**Exercise**
Copy every line of the listing exactly.

──────────────────────────────

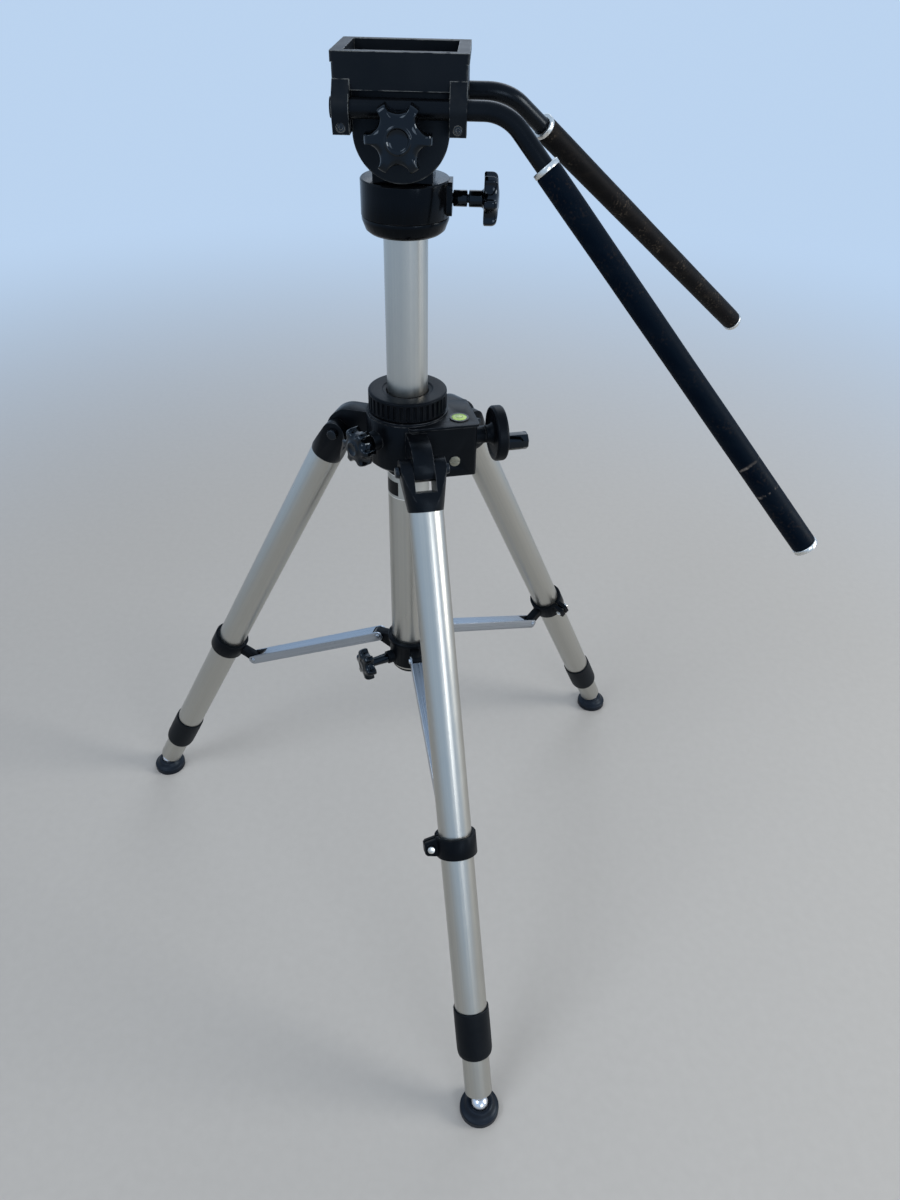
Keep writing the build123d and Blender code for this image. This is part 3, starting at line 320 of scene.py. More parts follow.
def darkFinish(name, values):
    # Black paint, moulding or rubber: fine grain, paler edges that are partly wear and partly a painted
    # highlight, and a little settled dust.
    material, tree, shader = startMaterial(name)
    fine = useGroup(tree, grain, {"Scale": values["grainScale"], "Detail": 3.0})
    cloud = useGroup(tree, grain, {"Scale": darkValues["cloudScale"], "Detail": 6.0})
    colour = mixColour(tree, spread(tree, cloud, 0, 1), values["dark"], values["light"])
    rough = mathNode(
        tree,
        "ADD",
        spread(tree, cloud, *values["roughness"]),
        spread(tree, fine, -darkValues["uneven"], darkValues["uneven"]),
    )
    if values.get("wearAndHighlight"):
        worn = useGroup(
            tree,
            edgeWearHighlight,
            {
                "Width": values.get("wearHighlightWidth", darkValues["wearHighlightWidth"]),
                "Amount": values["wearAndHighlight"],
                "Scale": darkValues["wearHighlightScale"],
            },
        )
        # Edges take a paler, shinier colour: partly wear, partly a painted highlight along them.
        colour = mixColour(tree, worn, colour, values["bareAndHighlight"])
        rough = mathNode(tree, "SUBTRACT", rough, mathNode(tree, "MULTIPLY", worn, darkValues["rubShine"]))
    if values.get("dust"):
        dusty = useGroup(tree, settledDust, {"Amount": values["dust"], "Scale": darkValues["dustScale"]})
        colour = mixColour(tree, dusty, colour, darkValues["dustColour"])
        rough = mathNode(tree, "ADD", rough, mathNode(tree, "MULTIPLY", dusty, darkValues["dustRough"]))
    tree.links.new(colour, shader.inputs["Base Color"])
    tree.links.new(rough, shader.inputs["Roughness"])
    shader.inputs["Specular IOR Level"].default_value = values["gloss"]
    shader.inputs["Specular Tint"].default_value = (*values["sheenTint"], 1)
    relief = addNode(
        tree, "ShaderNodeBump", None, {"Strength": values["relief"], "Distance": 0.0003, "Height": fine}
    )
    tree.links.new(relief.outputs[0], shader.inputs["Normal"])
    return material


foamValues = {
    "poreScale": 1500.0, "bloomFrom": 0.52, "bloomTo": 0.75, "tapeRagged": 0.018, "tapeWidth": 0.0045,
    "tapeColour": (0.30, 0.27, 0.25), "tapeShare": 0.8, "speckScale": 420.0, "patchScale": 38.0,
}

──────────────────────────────

**The solution**
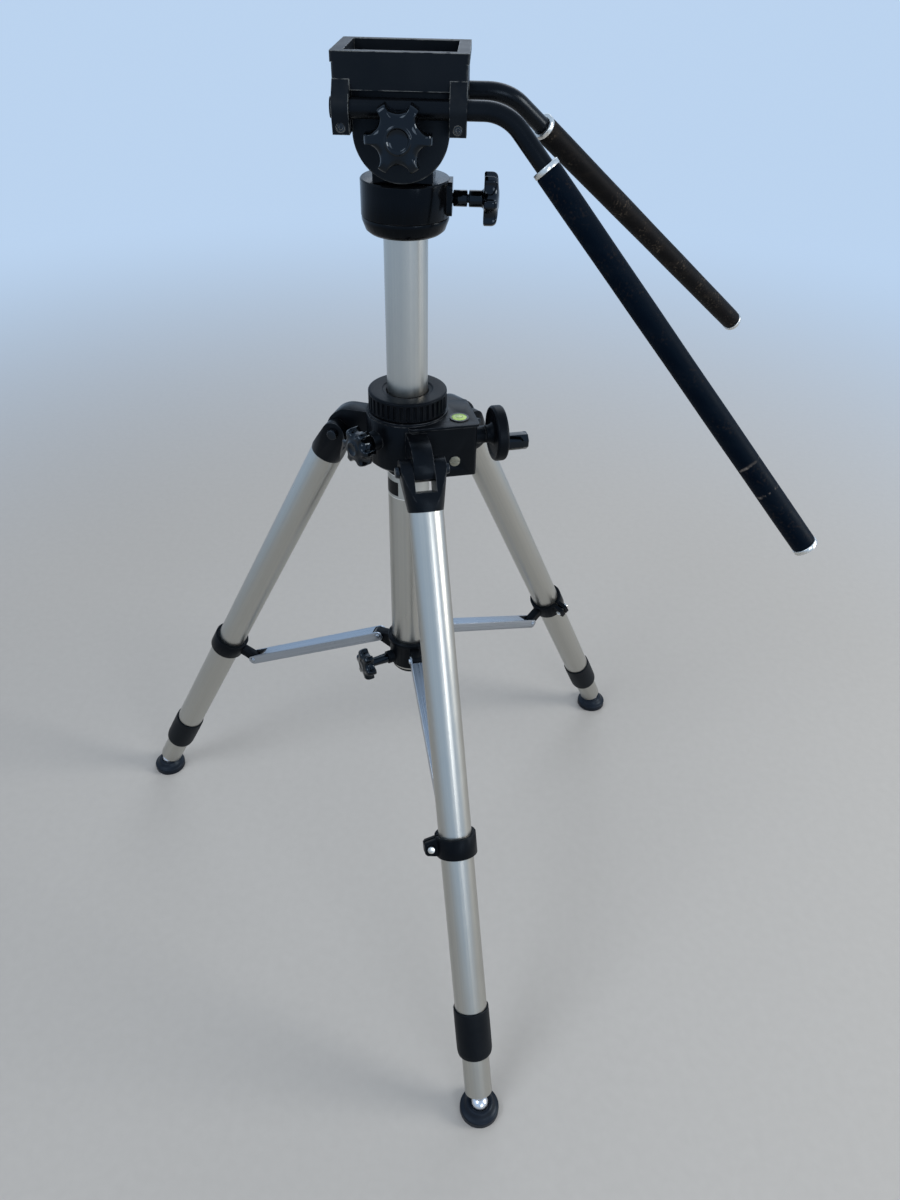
Keep writing the build123d and Blender code for this image. This is part 3, starting at line 320 of scene.py. More parts follow.
def darkFinish(name, values):
    # Black paint, moulding or rubber: fine grain, paler edges that are partly wear and partly a painted
    # highlight, and a little settled dust.
    material, tree, shader = startMaterial(name)
    fine = useGroup(tree, grain, {"Scale": values["grainScale"], "Detail": 3.0})
    cloud = useGroup(tree, grain, {"Scale": darkValues["cloudScale"], "Detail": 6.0})
    colour = mixColour(tree, spread(tree, cloud, 0, 1), values["dark"], values["light"])
    rough = mathNode(
        tree,
        "ADD",
        spread(tree, cloud, *values["roughness"]),
        spread(tree, fine, -darkValues["uneven"], darkValues["uneven"]),
    )
    if values.get("wearAndHighlight"):
        worn = useGroup(
            tree,
            edgeWearHighlight,
            {
                "Width": values.get("wearHighlightWidth", darkValues["wearHighlightWidth"]),
                "Amount": values["wearAndHighlight"],
                "Scale": darkValues["wearHighlightScale"],
            },
        )
        # Edges take a paler, shinier colour: partly wear, partly a painted highlight along them.
        colour = mixColour(tree, worn, colour, values["bareAndHighlight"])
        rough = mathNode(tree, "SUBTRACT", rough, mathNode(tree, "MULTIPLY", worn, darkValues["rubShine"]))
    if values.get("dust"):
        dusty = useGroup(tree, settledDust, {"Amount": values["dust"], "Scale": darkValues["dustScale"]})
        colour = mixColour(tree, dusty, colour, darkValues["dustColour"])
        rough = mathNode(tree, "ADD", rough, mathNode(tree, "MULTIPLY", dusty, darkValues["dustRough"]))
    tree.links.new(colour, shader.inputs["Base Color"])
    tree.links.new(rough, shader.inputs["Roughness"])
    shader.inputs["Specular IOR Level"].default_value = values["gloss"]
    shader.inputs["Specular Tint"].default_value = (*values["sheenTint"], 1)
    relief = addNode(
        tree, "ShaderNodeBump", None, {"Strength": values["relief"], "Distance": 0.0003, "Height": fine}
    )
    tree.links.new(relief.outputs[0], shader.inputs["Normal"])
    return material


foamValues = {
    "poreScale": 1500.0, "bloomFrom": 0.52, "bloomTo": 0.75, "tapeRagged": 0.018, "tapeWidth": 0.0045,
    "tapeColour": (0.30, 0.27, 0.25), "tapeShare": 0.8, "speckScale": 420.0, "patchScale": 38.0,
}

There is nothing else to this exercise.